What you should do
Go from the first line to the line with "for node in" and return those lines verbatim, ends included.
## START Given information
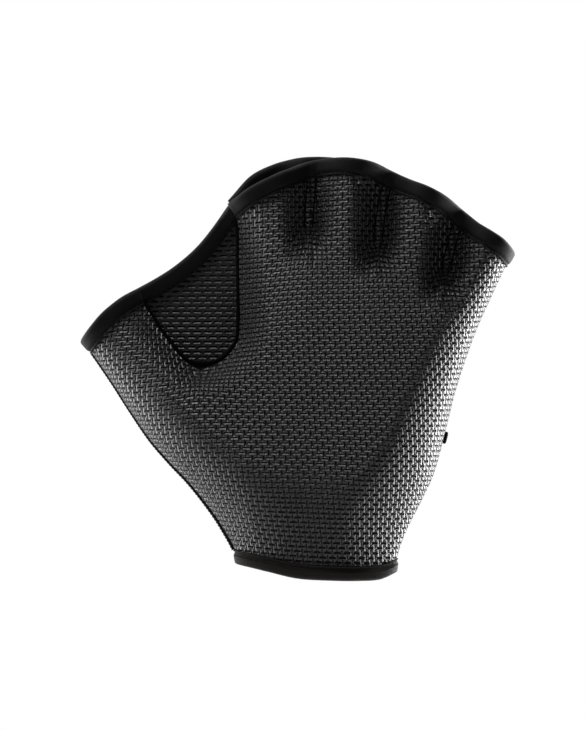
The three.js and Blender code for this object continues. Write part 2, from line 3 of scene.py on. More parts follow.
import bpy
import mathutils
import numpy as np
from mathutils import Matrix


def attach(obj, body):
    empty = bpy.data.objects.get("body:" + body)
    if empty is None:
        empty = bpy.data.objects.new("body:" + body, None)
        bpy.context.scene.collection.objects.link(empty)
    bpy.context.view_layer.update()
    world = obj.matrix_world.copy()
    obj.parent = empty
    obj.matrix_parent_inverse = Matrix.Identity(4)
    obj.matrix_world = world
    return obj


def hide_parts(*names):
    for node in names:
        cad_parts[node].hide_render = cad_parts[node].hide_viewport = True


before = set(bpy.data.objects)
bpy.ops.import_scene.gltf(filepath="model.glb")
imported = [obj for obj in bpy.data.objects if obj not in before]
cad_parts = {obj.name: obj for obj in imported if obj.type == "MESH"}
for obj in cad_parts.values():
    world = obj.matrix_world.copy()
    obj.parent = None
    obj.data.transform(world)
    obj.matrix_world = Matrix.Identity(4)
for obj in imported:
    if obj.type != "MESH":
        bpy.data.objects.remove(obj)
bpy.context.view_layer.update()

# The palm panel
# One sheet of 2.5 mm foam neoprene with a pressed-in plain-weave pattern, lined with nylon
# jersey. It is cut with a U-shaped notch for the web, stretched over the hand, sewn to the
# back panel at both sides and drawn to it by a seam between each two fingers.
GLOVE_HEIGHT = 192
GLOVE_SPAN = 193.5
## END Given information
Exercise result
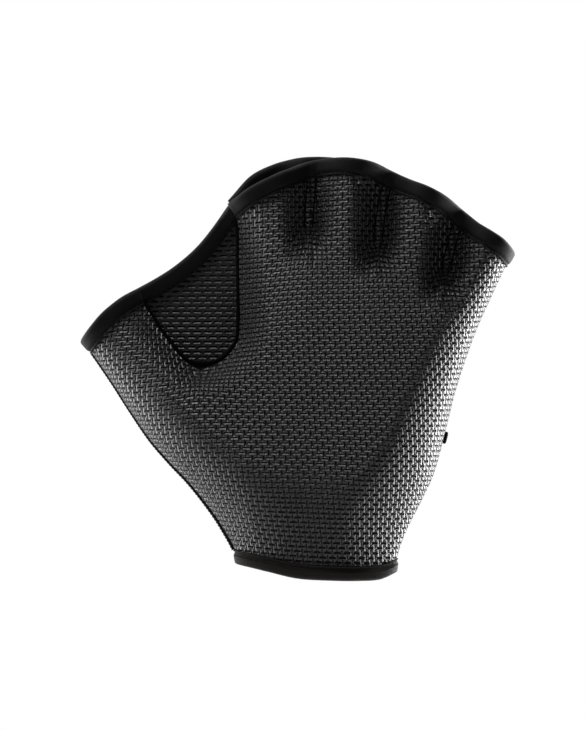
The three.js and Blender code for this object continues. Write part 2, from line 3 of scene.py on. More parts follow.
import bpy
import mathutils
import numpy as np
from mathutils import Matrix


def attach(obj, body):
    empty = bpy.data.objects.get("body:" + body)
    if empty is None:
        empty = bpy.data.objects.new("body:" + body, None)
        bpy.context.scene.collection.objects.link(empty)
    bpy.context.view_layer.update()
    world = obj.matrix_world.copy()
    obj.parent = empty
    obj.matrix_parent_inverse = Matrix.Identity(4)
    obj.matrix_world = world
    return obj


def hide_parts(*names):
    for node in names:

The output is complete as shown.